#### Records excerpted from a collection:

········

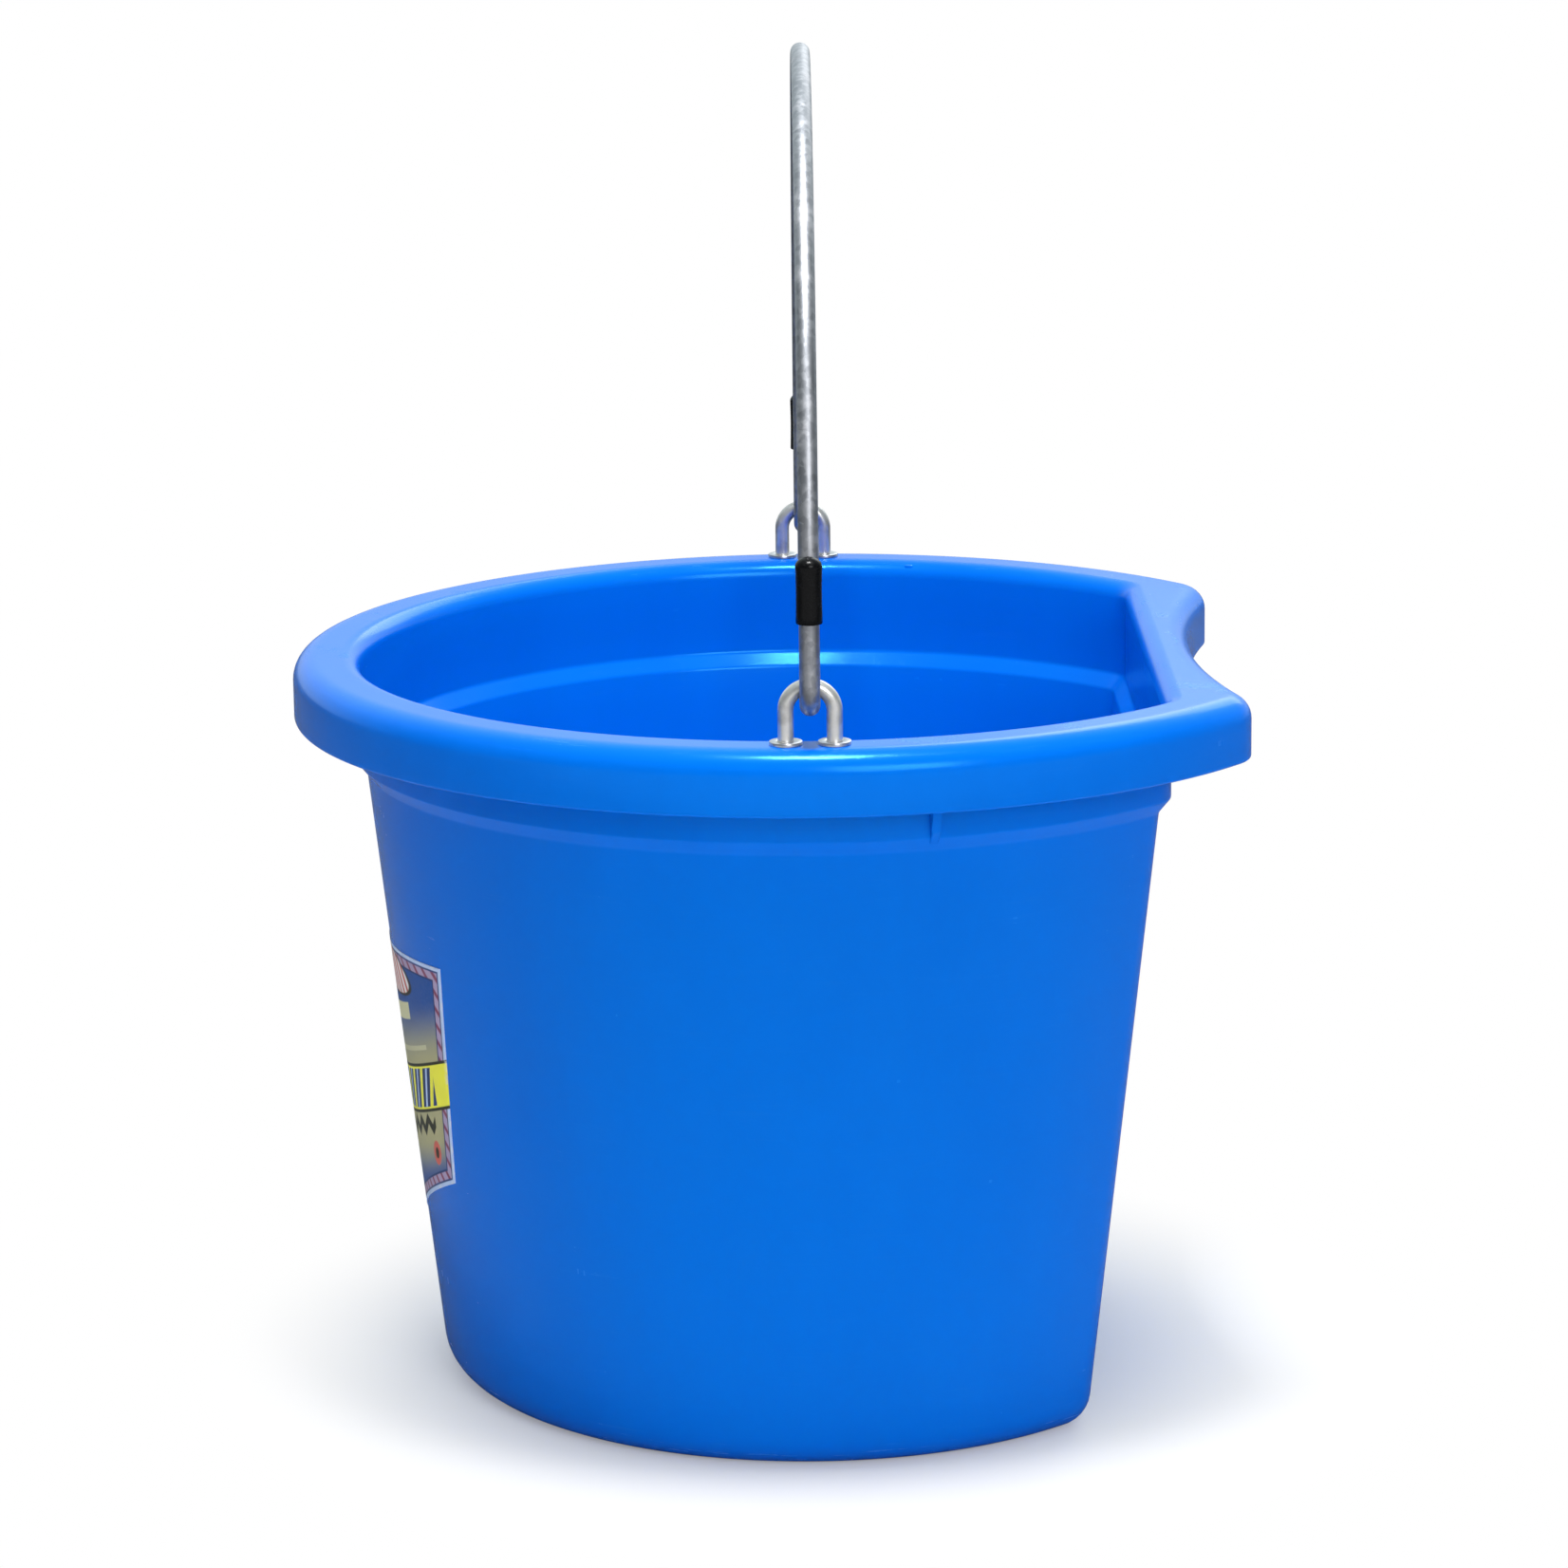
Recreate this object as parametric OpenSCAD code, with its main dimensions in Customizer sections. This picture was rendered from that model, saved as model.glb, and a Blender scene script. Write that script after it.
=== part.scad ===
// Flat-back feed bucket with a swinging wire bail.
// +Z up, origin on the round wall's axis at floor level, +X towards the flat back,
// -X towards the round front with the label. The bail swings about the Y direction.

/* [Bucket] */
// Height from the floor to the top of the rim
bucket_h = 288; // [200:1:400]
// Outer radius of the round wall at the floor
base_r = 146.5; // [120:0.5:152]
// Outer radius of the round wall just under the collar
neck_r = 172.5; // [158:0.5:190]
// How far the flat back stands inside the round outline
flat_inset = 42.5; // [20:0.5:70]
// Wall thickness
wall = 3; // [2:0.1:5]
// Radius of the outer edge round the bottom
foot_round = 14; // [4:0.5:20]
// Thickness of the floor
floor_t = 4; // [2:0.1:8]
// Depth of the recess under the floor
recess_h = 4; // [1:0.1:8]
// Width of the standing ring around the recess
ring_w = 10; // [4:0.5:20]
// Radius of the inner edge around the floor
floor_round = 11; // [3:0.5:20]

/* [Collar and rim] */
// Height of the straight collar under the rim's top
collar_h = 38.5; // [30:0.5:60]
// How far the collar stands out from the wall
collar_step = 4.5; // [2:0.5:10]
// Height of the slope from the wall out to the collar
collar_slope_h = 5.5; // [2:0.5:12]
// How far the rim reaches out past the collar
rim_reach = 23; // [20:0.5:34]
// Height of the rim's hanging skirt, from the top of the rim
skirt_h = 24; // [18:0.5:27]
// Radius of the rim's outer top edge
rim_round = 9; // [4:0.5:12]
// Radius of the rim's inner top edge
mouth_round = 7; // [2:0.5:9]
// How far the middle of the concave back rim stands inside the round rim
back_inset = 49.5; // [40:0.5:56]
// Radius of the concave back of the rim
back_curve_r = 400; // [250:5:900]
// Radius of the rim's two back corners
rim_corner_r = 22; // [14:1:30]

/* [Stiffening webs] */
// Angle from the flat back's direction round to each web
web_angle = 75.4; // [60:0.1:80]
// Thickness of each web
web_t = 3.5; // [2:0.1:6]
// How far a web's foot stands out from the collar
web_foot = 2.5; // [1:0.1:4]

/* [Eye bolts] */
// Diameter of the eye bolt's wire
eye_d = 5.8; // [4:0.1:7]
// Distance between the two legs of an eye bolt
eye_pitch = 17.5; // [16:0.5:24]
// Height of an eye bolt above the rim
eye_h = 24; // [21:0.5:34]
// How far the legs stand outside the collar
eye_offset = 8.5; // [7:0.5:12]
// Clearance round a leg in its hole
hole_gap = 0.2; // [0.1:0.05:0.6]
// Clearance between a nut or washer and the leg
thread_gap = 0.05; // [0.02:0.01:0.2]
// Diameter of the washers
washer_d = 12; // [10:0.5:13]
// Thickness of the washers
washer_t = 1.4; // [0.8:0.1:2]
// Width across the flats of the nuts
nut_flats = 10; // [8:0.5:11]
// Height of the nuts
nut_h = 5; // [3:0.5:6]
// Length of leg left showing below a nut
thread_end = 2.5; // [1:0.5:4]

/* [Bail] */
// Diameter of the bail's wire
bail_d = 7.4; // [5:0.1:8]
// Clearance between the bail's hook and the eye bolt
hook_gap = 0.35; // [0.3:0.05:1]
// Height of the bail's top above its pivot
bail_reach = 218; // [200:1:300]
// Height of the bare part of the hook's free end above the hook's bend
free_end_h = 24; // [12:1:40]
// Length of a cap
cap_l = 24; // [14:1:34]
// Diameter of a cap
cap_d = 9.6; // [9.2:0.1:11]
// Thickness of a cap's closed end
cap_end_t = 1.6; // [1:0.1:3]

/* [Label] */
// Thickness of the label
label_t = 0.3; // [0.2:0.05:0.6]
// Width of the label along its top edge
label_top_w = 176; // [100:1:200]
// Width of the label at its two lower corners
label_low_w = 148; // [80:1:180]
// Height of the label's top corners above the floor
label_top_z = 181; // [140:1:200]
// How far the middle of the top edge dips below its corners
label_dip = 7; // [0:1:12]
// Height of the two lower corners above the floor
label_low_z = 92; // [60:1:110]
// Height of the label's lowest point above the floor
label_tip_z = 59; // [30:1:80]

/* [Hidden] */
$fn = 96;
eps = 0.01;
far_out = 3 * neck_r;                       // larger than any radius of the bucket

collar_z = bucket_h - collar_h;             // lower edge of the straight collar
neck_z = collar_z - collar_slope_h;         // top of the tapered wall
taper = (neck_r - base_r) / neck_z;         // how much the wall widens with height
collar_r = neck_r + collar_step;
rim_r = collar_r + rim_reach;
deck_z = bucket_h - wall;                   // underside of the rim's flat top
skirt_z = bucket_h - skirt_h;
floor_z = recess_h + floor_t;
foot_face_r = base_r + taper * foot_round - foot_round;   // edge of the flat underside

// the rim's outline: a circle, a concave back arc and two corner arcs between them
back_c = rim_r - back_inset + back_curve_r; // centre of the concave arc, on the X axis
corner_c = rim_r - rim_corner_r;            // distance of a corner arc's centre from the origin
corner_x = (pow(corner_c, 2) - pow(back_curve_r + rim_corner_r, 2) + pow(back_c, 2)) / (2 * back_c);
corner_y = sqrt(pow(corner_c, 2) - pow(corner_x, 2));
round_end = atan2(corner_y, corner_x);      // where the circle meets a corner arc
back_end = atan2(corner_y, corner_x - back_c);   // where the concave arc meets a corner arc
corner_trim = 6;                            // the corner arcs stop this many degrees short

eye_y = collar_r + eye_offset;
eye_leg_x = eye_pitch / 2;
eye_bar_z = bucket_h + eye_h - eye_d / 2;   // centre of the wire at the top of an eye
nut_z = deck_z - washer_t - nut_h;          // underside of a nut
leg_end_z = nut_z - thread_end;

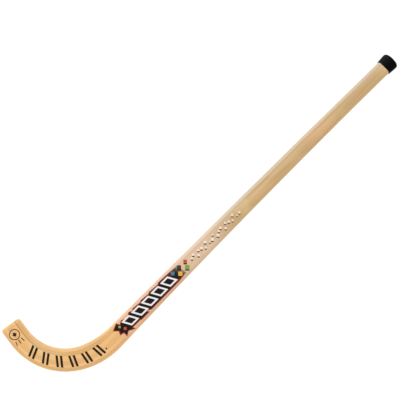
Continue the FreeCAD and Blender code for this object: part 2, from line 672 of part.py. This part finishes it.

········

#### Requirement:
Extract the complete data, matching each line exactly.

#### The response:
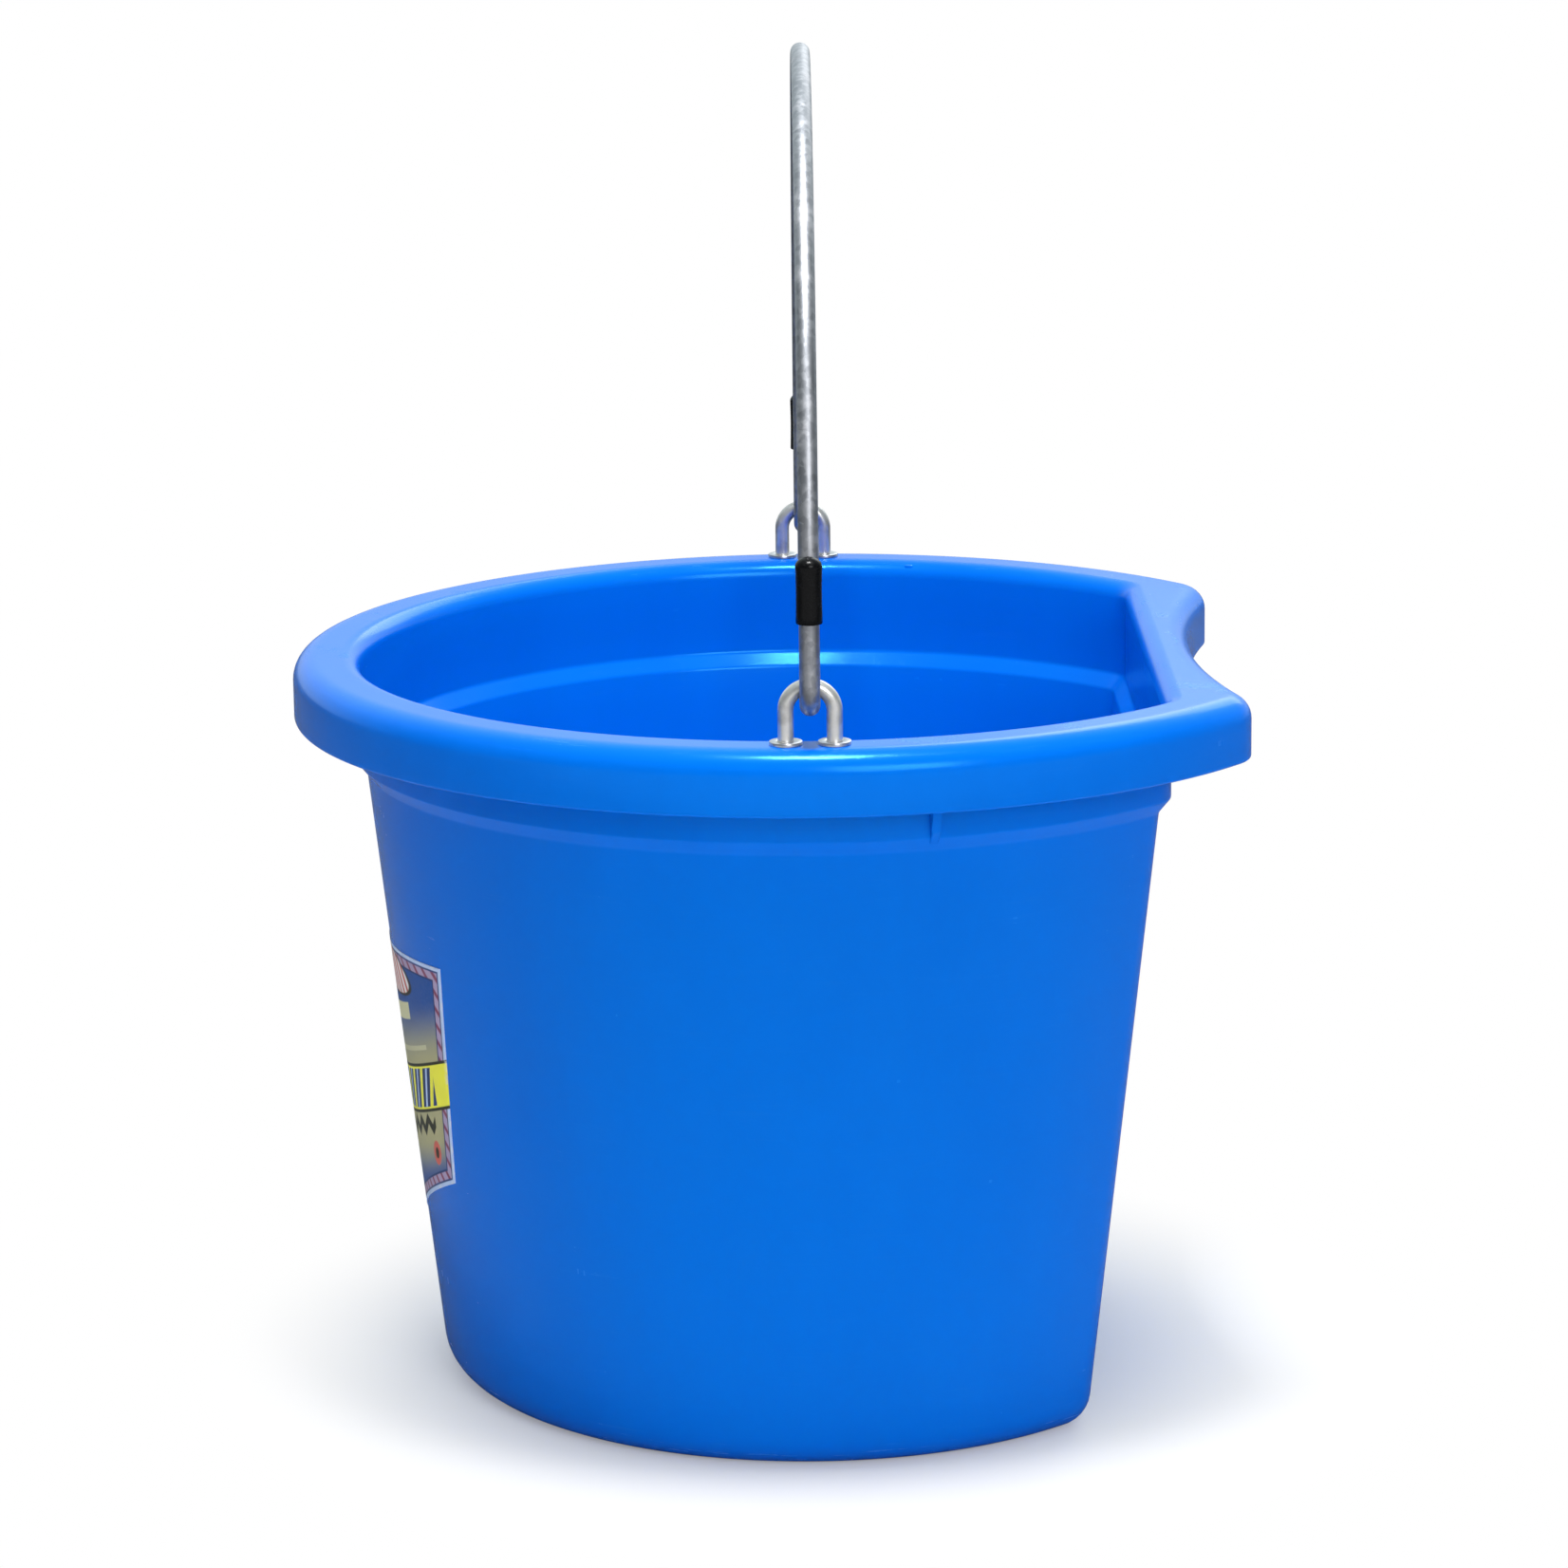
Recreate this object as parametric OpenSCAD code, with its main dimensions in Customizer sections. This picture was rendered from that model, saved as model.glb, and a Blender scene script. Write that script after it.
=== part.scad ===
// Flat-back feed bucket with a swinging wire bail.
// +Z up, origin on the round wall's axis at floor level, +X towards the flat back,
// -X towards the round front with the label. The bail swings about the Y direction.

/* [Bucket] */
// Height from the floor to the top of the rim
bucket_h = 288; // [200:1:400]
// Outer radius of the round wall at the floor
base_r = 146.5; // [120:0.5:152]
// Outer radius of the round wall just under the collar
neck_r = 172.5; // [158:0.5:190]
// How far the flat back stands inside the round outline
flat_inset = 42.5; // [20:0.5:70]
// Wall thickness
wall = 3; // [2:0.1:5]
// Radius of the outer edge round the bottom
foot_round = 14; // [4:0.5:20]
// Thickness of the floor
floor_t = 4; // [2:0.1:8]
// Depth of the recess under the floor
recess_h = 4; // [1:0.1:8]
// Width of the standing ring around the recess
ring_w = 10; // [4:0.5:20]
// Radius of the inner edge around the floor
floor_round = 11; // [3:0.5:20]

/* [Collar and rim] */
// Height of the straight collar under the rim's top
collar_h = 38.5; // [30:0.5:60]
// How far the collar stands out from the wall
collar_step = 4.5; // [2:0.5:10]
// Height of the slope from the wall out to the collar
collar_slope_h = 5.5; // [2:0.5:12]
// How far the rim reaches out past the collar
rim_reach = 23; // [20:0.5:34]
// Height of the rim's hanging skirt, from the top of the rim
skirt_h = 24; // [18:0.5:27]
// Radius of the rim's outer top edge
rim_round = 9; // [4:0.5:12]
// Radius of the rim's inner top edge
mouth_round = 7; // [2:0.5:9]
// How far the middle of the concave back rim stands inside the round rim
back_inset = 49.5; // [40:0.5:56]
// Radius of the concave back of the rim
back_curve_r = 400; // [250:5:900]
// Radius of the rim's two back corners
rim_corner_r = 22; // [14:1:30]

/* [Stiffening webs] */
// Angle from the flat back's direction round to each web
web_angle = 75.4; // [60:0.1:80]
// Thickness of each web
web_t = 3.5; // [2:0.1:6]
// How far a web's foot stands out from the collar
web_foot = 2.5; // [1:0.1:4]

/* [Eye bolts] */
// Diameter of the eye bolt's wire
eye_d = 5.8; // [4:0.1:7]
// Distance between the two legs of an eye bolt
eye_pitch = 17.5; // [16:0.5:24]
// Height of an eye bolt above the rim
eye_h = 24; // [21:0.5:34]
// How far the legs stand outside the collar
eye_offset = 8.5; // [7:0.5:12]
// Clearance round a leg in its hole
hole_gap = 0.2; // [0.1:0.05:0.6]
// Clearance between a nut or washer and the leg
thread_gap = 0.05; // [0.02:0.01:0.2]
// Diameter of the washers
washer_d = 12; // [10:0.5:13]
// Thickness of the washers
washer_t = 1.4; // [0.8:0.1:2]
// Width across the flats of the nuts
nut_flats = 10; // [8:0.5:11]
// Height of the nuts
nut_h = 5; // [3:0.5:6]
// Length of leg left showing below a nut
thread_end = 2.5; // [1:0.5:4]

/* [Bail] */
// Diameter of the bail's wire
bail_d = 7.4; // [5:0.1:8]
// Clearance between the bail's hook and the eye bolt
hook_gap = 0.35; // [0.3:0.05:1]
// Height of the bail's top above its pivot
bail_reach = 218; // [200:1:300]
// Height of the bare part of the hook's free end above the hook's bend
free_end_h = 24; // [12:1:40]
// Length of a cap
cap_l = 24; // [14:1:34]
// Diameter of a cap
cap_d = 9.6; // [9.2:0.1:11]
// Thickness of a cap's closed end
cap_end_t = 1.6; // [1:0.1:3]

/* [Label] */
// Thickness of the label
label_t = 0.3; // [0.2:0.05:0.6]
// Width of the label along its top edge
label_top_w = 176; // [100:1:200]
// Width of the label at its two lower corners
label_low_w = 148; // [80:1:180]
// Height of the label's top corners above the floor
label_top_z = 181; // [140:1:200]
// How far the middle of the top edge dips below its corners
label_dip = 7; // [0:1:12]
// Height of the two lower corners above the floor
label_low_z = 92; // [60:1:110]
// Height of the label's lowest point above the floor
label_tip_z = 59; // [30:1:80]

/* [Hidden] */
$fn = 96;
eps = 0.01;
far_out = 3 * neck_r;                       // larger than any radius of the bucket

collar_z = bucket_h - collar_h;             // lower edge of the straight collar
neck_z = collar_z - collar_slope_h;         // top of the tapered wall
taper = (neck_r - base_r) / neck_z;         // how much the wall widens with height
collar_r = neck_r + collar_step;
rim_r = collar_r + rim_reach;
deck_z = bucket_h - wall;                   // underside of the rim's flat top
skirt_z = bucket_h - skirt_h;
floor_z = recess_h + floor_t;
foot_face_r = base_r + taper * foot_round - foot_round;   // edge of the flat underside

// the rim's outline: a circle, a concave back arc and two corner arcs between them
back_c = rim_r - back_inset + back_curve_r; // centre of the concave arc, on the X axis
corner_c = rim_r - rim_corner_r;            // distance of a corner arc's centre from the origin
corner_x = (pow(corner_c, 2) - pow(back_curve_r + rim_corner_r, 2) + pow(back_c, 2)) / (2 * back_c);
corner_y = sqrt(pow(corner_c, 2) - pow(corner_x, 2));
round_end = atan2(corner_y, corner_x);      // where the circle meets a corner arc
back_end = atan2(corner_y, corner_x - back_c);   // where the concave arc meets a corner arc
corner_trim = 6;                            // the corner arcs stop this many degrees short

eye_y = collar_r + eye_offset;
eye_leg_x = eye_pitch / 2;
eye_bar_z = bucket_h + eye_h - eye_d / 2;   // centre of the wire at the top of an eye
nut_z = deck_z - washer_t - nut_h;          // underside of a nut
leg_end_z = nut_z - thread_end;

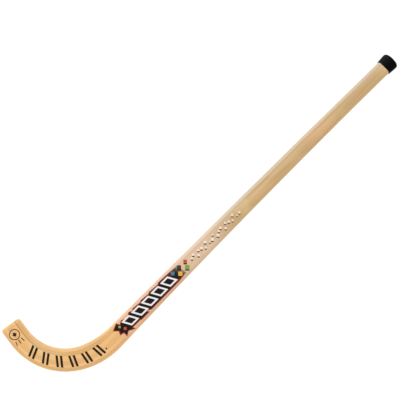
Continue the FreeCAD and Blender code for this object: part 2, from line 672 of part.py. This part finishes it.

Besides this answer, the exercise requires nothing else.